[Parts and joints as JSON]

* START *

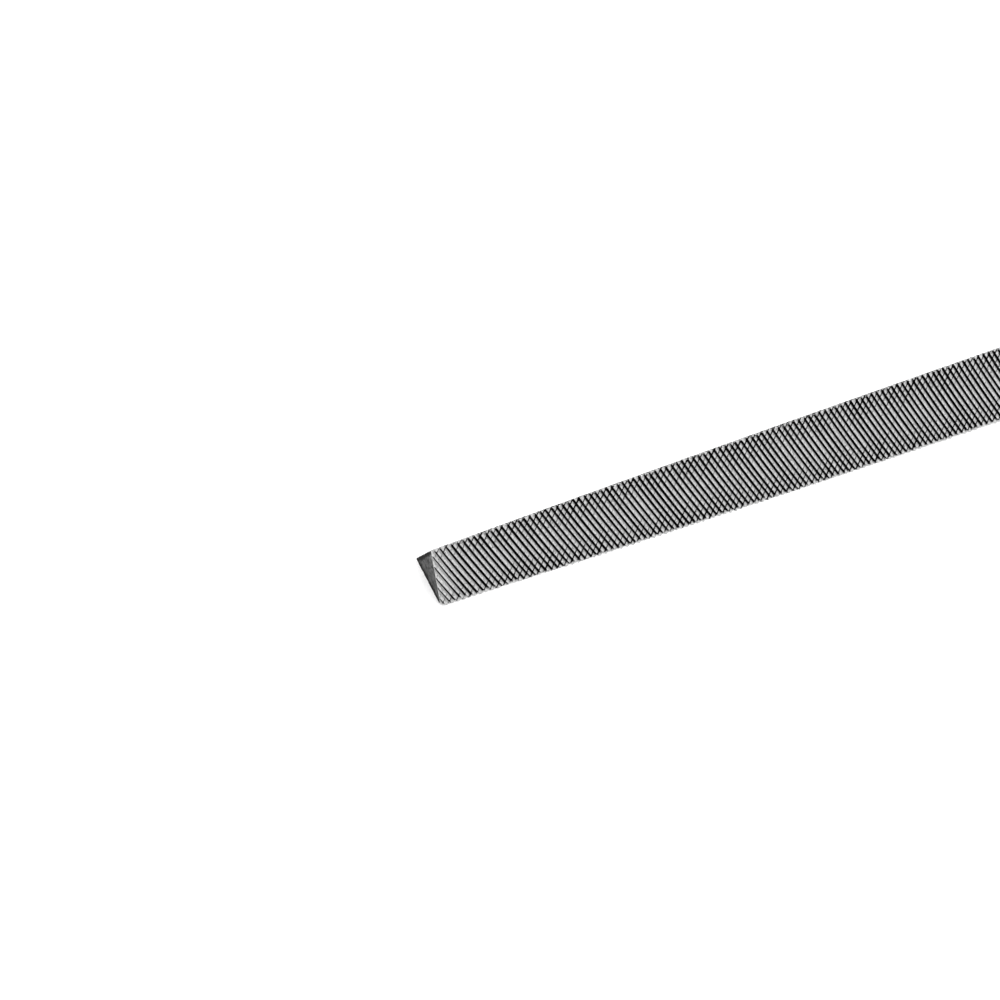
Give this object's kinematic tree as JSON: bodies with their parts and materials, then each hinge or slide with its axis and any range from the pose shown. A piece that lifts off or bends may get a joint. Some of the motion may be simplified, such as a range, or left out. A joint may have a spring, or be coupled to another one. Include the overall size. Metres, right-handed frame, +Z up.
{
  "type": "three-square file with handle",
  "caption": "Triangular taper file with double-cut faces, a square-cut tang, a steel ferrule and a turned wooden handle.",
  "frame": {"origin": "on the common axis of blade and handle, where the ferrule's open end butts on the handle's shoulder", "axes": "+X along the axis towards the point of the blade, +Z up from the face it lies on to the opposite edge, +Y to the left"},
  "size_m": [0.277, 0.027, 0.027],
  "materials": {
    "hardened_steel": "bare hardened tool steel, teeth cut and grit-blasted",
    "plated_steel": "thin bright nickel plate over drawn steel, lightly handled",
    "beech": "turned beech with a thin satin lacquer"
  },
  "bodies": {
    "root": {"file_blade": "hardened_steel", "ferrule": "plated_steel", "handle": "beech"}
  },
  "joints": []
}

* END *
* START *

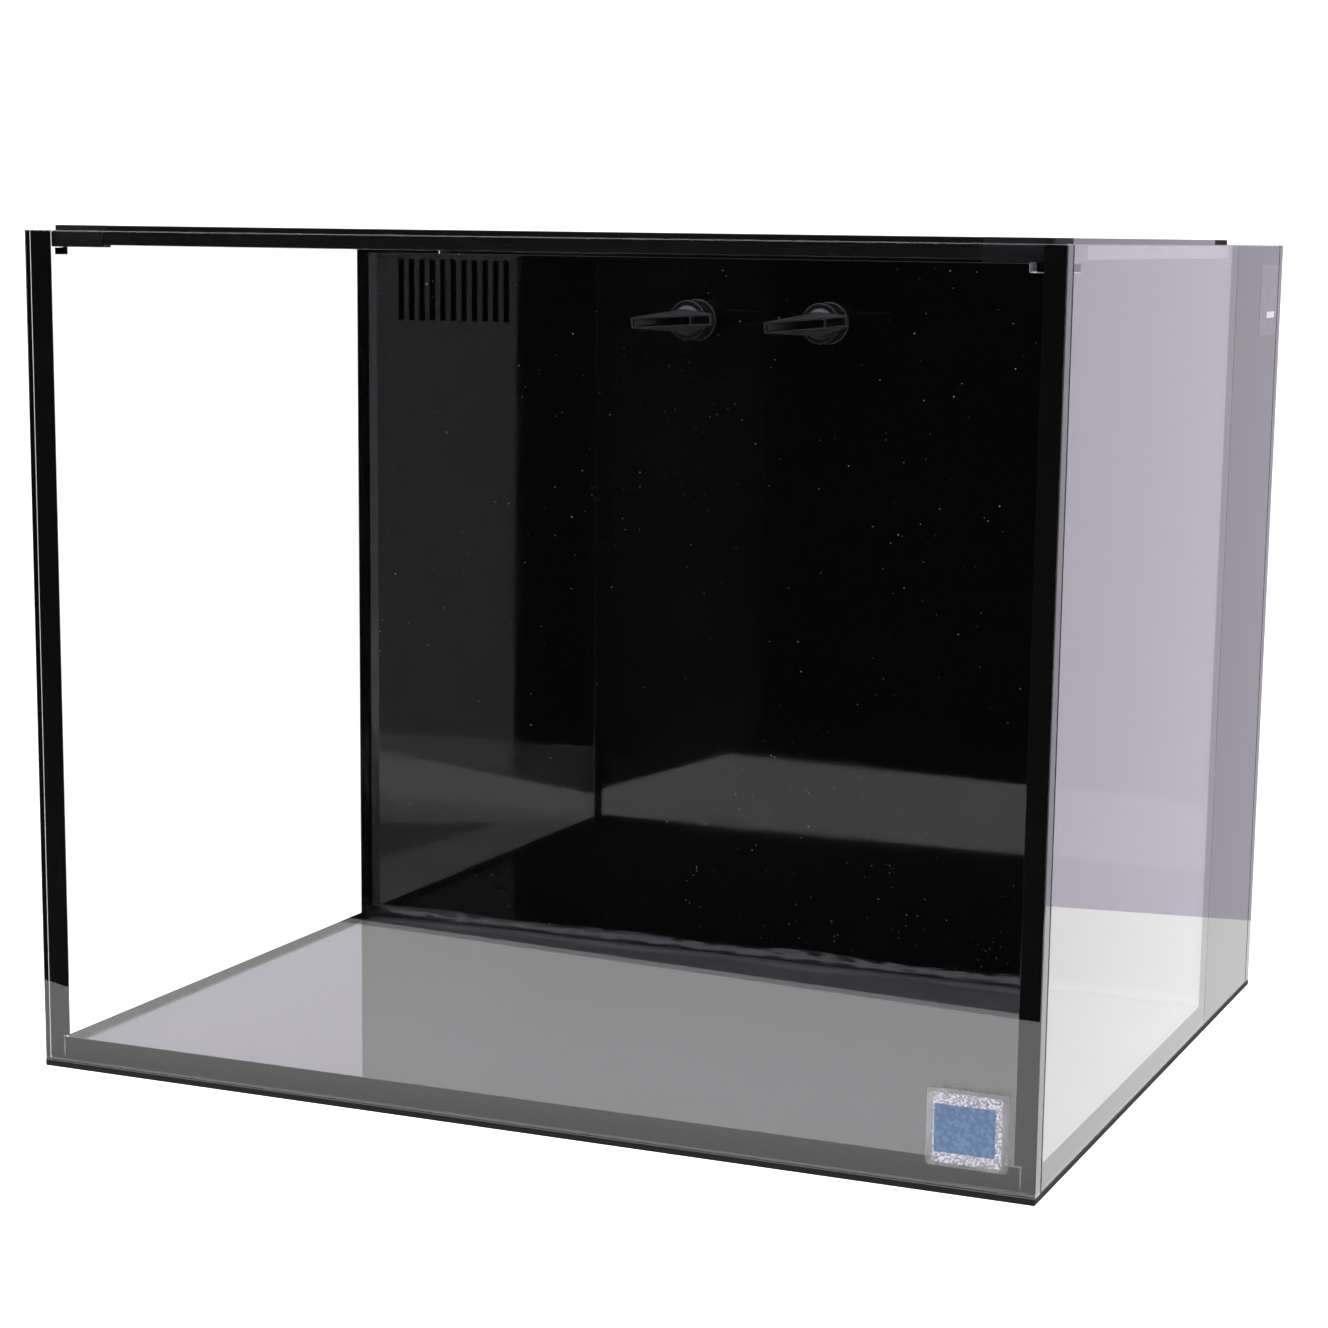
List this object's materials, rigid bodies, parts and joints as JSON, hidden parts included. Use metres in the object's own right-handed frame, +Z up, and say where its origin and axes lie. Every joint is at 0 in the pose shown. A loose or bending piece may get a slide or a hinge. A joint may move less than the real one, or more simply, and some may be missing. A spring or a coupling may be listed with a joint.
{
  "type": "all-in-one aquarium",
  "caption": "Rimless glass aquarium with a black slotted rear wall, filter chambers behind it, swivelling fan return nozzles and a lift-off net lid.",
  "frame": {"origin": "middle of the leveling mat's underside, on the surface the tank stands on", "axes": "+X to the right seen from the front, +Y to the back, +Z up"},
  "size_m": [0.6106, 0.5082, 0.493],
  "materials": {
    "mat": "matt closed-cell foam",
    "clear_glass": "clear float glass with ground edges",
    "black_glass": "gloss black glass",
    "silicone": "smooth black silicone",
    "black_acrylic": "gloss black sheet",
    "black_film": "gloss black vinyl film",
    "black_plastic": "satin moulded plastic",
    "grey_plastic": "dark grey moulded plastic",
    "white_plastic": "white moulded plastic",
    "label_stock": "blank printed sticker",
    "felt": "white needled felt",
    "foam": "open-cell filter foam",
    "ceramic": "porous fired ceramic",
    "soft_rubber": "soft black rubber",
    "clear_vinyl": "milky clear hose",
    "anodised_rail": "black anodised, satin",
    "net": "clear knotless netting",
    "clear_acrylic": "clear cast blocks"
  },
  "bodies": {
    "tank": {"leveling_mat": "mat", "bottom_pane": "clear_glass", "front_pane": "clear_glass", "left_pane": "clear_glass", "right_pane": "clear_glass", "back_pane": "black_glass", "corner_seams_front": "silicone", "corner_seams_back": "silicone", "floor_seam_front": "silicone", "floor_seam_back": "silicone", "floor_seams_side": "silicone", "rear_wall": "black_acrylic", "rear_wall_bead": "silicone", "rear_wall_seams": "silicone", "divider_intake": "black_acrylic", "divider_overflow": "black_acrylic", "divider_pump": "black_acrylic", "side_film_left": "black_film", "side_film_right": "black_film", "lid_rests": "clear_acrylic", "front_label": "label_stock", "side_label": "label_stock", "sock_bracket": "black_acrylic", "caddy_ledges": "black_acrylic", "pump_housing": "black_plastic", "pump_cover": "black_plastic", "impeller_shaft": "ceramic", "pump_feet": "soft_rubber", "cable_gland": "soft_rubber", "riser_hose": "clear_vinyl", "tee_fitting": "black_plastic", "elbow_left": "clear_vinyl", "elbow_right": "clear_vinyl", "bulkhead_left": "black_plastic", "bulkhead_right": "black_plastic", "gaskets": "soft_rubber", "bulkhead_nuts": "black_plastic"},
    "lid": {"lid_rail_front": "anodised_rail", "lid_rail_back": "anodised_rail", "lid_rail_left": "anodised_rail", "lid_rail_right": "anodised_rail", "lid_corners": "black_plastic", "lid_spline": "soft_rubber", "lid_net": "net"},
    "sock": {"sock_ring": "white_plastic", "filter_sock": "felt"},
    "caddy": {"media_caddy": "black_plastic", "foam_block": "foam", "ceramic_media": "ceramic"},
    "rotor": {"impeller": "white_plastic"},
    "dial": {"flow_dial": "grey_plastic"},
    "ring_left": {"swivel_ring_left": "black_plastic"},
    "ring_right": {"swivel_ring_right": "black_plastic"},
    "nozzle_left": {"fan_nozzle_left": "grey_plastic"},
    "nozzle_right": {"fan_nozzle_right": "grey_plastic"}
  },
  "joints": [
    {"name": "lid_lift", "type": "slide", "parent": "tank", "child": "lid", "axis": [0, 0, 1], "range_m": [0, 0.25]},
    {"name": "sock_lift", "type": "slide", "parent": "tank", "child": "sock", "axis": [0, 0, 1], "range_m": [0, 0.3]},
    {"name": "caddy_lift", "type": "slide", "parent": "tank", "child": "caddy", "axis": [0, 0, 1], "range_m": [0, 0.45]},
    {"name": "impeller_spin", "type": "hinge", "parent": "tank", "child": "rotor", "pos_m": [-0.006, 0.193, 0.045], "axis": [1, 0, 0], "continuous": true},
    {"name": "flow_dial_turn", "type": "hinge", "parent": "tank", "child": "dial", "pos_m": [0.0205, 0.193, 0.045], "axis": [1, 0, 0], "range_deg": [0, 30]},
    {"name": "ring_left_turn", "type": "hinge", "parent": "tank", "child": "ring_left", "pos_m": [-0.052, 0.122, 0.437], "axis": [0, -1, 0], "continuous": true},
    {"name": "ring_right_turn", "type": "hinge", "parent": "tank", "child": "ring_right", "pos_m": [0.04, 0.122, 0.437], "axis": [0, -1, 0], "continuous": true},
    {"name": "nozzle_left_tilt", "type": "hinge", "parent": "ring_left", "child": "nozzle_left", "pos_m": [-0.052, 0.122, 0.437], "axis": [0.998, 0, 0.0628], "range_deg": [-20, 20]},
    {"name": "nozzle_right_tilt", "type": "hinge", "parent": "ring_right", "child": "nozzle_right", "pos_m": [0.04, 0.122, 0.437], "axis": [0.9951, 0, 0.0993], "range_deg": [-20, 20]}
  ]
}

* END *
* START *

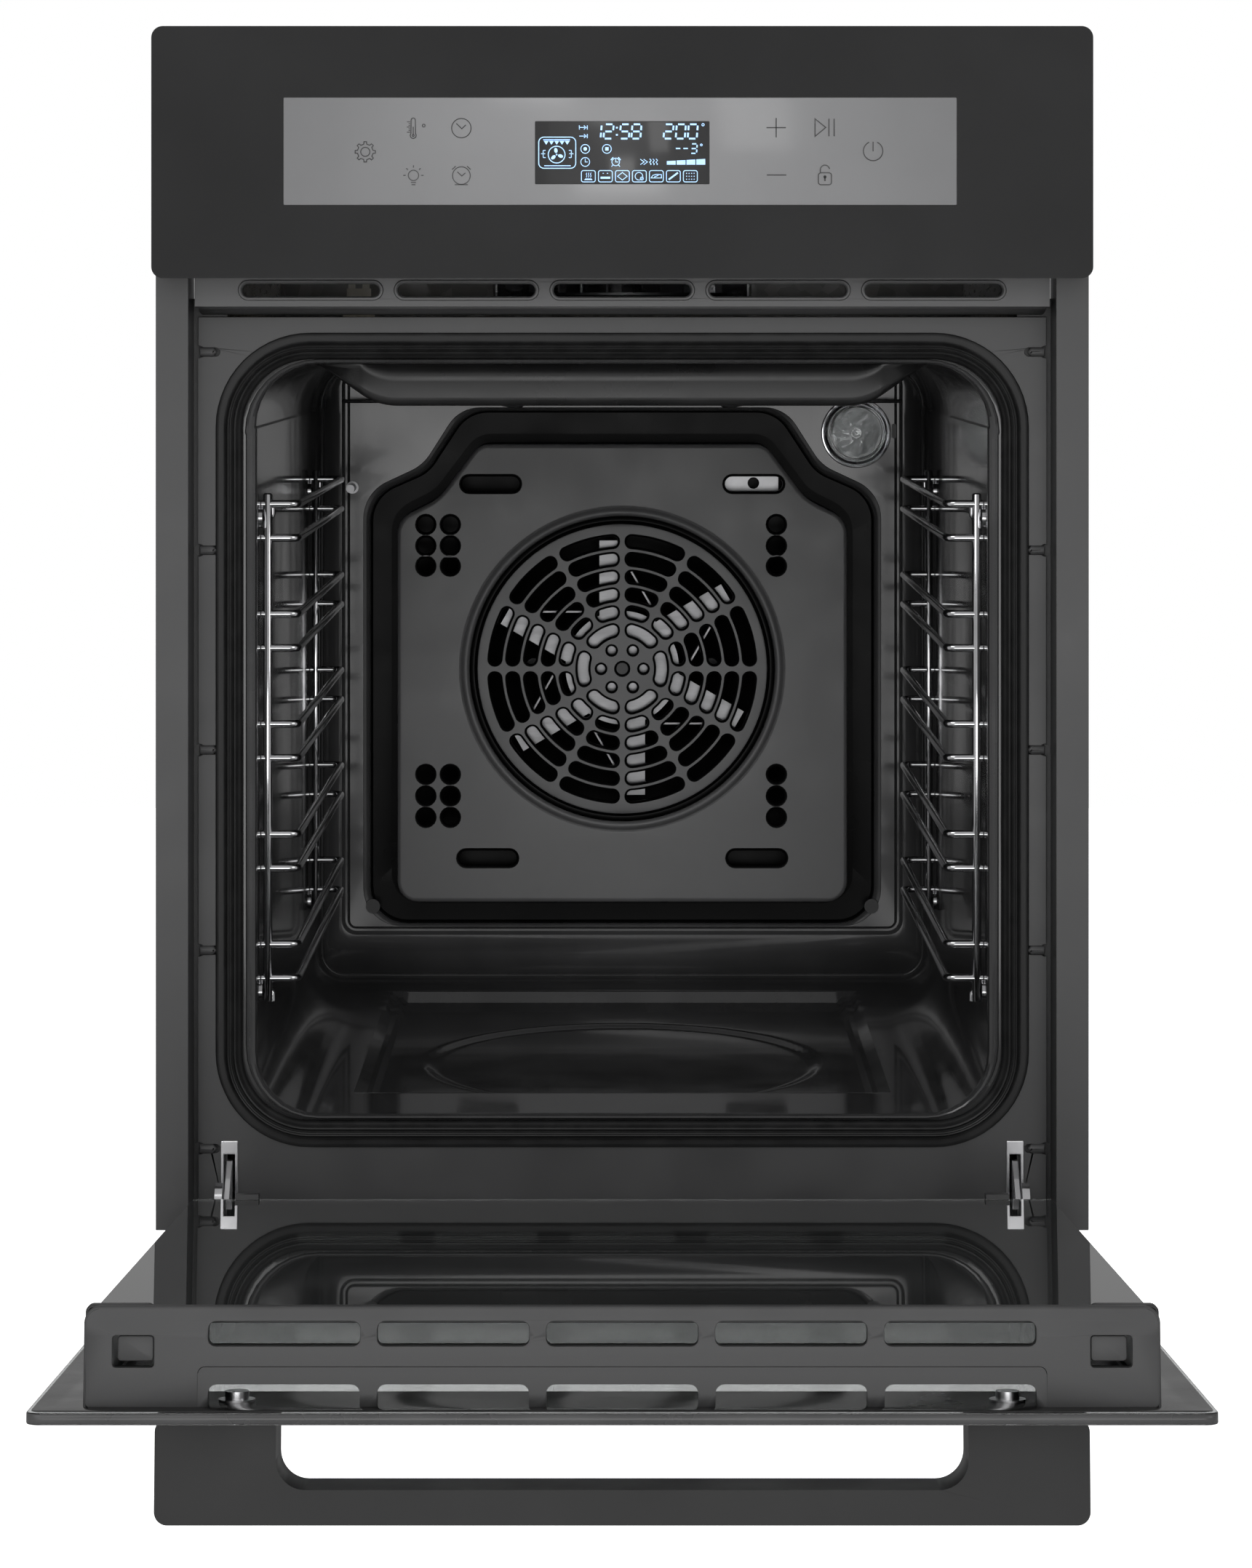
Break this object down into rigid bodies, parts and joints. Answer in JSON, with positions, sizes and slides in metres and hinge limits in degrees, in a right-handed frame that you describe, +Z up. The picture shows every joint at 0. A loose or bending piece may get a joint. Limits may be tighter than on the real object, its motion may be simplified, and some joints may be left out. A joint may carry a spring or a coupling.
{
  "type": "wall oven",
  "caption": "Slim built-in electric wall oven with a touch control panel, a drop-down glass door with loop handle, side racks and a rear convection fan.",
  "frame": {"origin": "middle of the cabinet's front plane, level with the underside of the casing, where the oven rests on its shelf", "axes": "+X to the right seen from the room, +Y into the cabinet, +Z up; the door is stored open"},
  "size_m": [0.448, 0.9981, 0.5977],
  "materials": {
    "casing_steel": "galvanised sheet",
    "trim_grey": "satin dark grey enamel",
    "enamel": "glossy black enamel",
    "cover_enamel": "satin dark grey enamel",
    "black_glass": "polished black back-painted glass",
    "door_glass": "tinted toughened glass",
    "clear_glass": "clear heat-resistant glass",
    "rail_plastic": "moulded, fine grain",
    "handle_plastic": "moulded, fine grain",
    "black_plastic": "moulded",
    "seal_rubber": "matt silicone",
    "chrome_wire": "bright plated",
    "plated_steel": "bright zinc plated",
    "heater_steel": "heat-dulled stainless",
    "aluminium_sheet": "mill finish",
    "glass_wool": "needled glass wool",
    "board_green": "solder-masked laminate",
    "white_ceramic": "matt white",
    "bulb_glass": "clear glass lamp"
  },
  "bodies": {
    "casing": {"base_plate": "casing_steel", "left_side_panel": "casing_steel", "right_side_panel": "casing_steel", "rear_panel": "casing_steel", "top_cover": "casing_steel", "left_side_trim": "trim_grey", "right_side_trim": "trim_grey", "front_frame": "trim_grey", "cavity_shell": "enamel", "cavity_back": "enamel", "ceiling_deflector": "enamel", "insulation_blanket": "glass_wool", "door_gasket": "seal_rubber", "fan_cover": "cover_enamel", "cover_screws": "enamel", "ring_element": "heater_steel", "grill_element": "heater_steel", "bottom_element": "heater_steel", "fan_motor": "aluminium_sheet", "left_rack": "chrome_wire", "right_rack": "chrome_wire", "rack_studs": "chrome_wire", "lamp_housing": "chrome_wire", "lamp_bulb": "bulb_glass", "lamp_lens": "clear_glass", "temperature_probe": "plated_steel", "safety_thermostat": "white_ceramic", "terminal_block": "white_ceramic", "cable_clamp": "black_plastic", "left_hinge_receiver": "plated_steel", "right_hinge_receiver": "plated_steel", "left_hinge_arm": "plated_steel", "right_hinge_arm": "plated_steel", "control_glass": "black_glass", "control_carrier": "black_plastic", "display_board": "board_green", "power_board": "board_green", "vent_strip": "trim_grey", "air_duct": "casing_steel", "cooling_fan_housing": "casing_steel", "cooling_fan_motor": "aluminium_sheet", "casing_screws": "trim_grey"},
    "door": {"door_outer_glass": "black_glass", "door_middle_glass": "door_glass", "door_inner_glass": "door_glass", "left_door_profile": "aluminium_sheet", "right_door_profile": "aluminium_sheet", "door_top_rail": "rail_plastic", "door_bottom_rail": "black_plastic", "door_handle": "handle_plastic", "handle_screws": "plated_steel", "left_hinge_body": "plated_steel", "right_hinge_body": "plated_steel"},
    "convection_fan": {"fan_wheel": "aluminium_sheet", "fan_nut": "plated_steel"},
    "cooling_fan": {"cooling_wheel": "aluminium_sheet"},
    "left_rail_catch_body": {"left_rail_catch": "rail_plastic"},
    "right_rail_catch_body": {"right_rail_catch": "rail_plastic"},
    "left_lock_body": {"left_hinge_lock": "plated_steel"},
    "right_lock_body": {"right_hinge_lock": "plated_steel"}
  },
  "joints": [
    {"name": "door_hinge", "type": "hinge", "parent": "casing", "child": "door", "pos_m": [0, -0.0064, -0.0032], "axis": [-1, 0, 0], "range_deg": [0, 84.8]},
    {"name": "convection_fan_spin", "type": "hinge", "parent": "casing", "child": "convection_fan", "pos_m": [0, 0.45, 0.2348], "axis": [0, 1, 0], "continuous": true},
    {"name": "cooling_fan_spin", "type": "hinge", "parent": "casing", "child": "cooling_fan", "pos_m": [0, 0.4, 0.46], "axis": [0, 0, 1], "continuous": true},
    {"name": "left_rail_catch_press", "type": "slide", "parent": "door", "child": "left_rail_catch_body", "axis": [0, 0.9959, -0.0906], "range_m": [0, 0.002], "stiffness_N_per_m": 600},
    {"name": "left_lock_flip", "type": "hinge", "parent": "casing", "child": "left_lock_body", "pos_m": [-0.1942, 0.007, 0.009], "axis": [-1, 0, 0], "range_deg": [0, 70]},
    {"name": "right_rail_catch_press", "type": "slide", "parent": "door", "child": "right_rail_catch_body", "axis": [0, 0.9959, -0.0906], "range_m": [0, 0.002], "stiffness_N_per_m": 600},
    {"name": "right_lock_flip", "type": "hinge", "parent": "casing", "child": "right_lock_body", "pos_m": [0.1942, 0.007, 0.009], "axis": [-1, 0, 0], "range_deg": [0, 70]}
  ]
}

* END *

Task directions:
Pick out the lines that have the word "rigid". Copy them all.

Task solution:
List this object's materials, rigid bodies, parts and joints as JSON, hidden parts included. Use metres in the object's own right-handed frame, +Z up, and say where its origin and axes lie. Every joint is at 0 in the pose shown. A loose or bending piece may get a slide or a hinge. A joint may move less than the real one, or more simply, and some may be missing. A spring or a coupling may be listed with a joint.
Break this object down into rigid bodies, parts and joints. Answer in JSON, with positions, sizes and slides in metres and hinge limits in degrees, in a right-handed frame that you describe, +Z up. The picture shows every joint at 0. A loose or bending piece may get a joint. Limits may be tighter than on the real object, its motion may be simplified, and some joints may be left out. A joint may carry a spring or a coupling.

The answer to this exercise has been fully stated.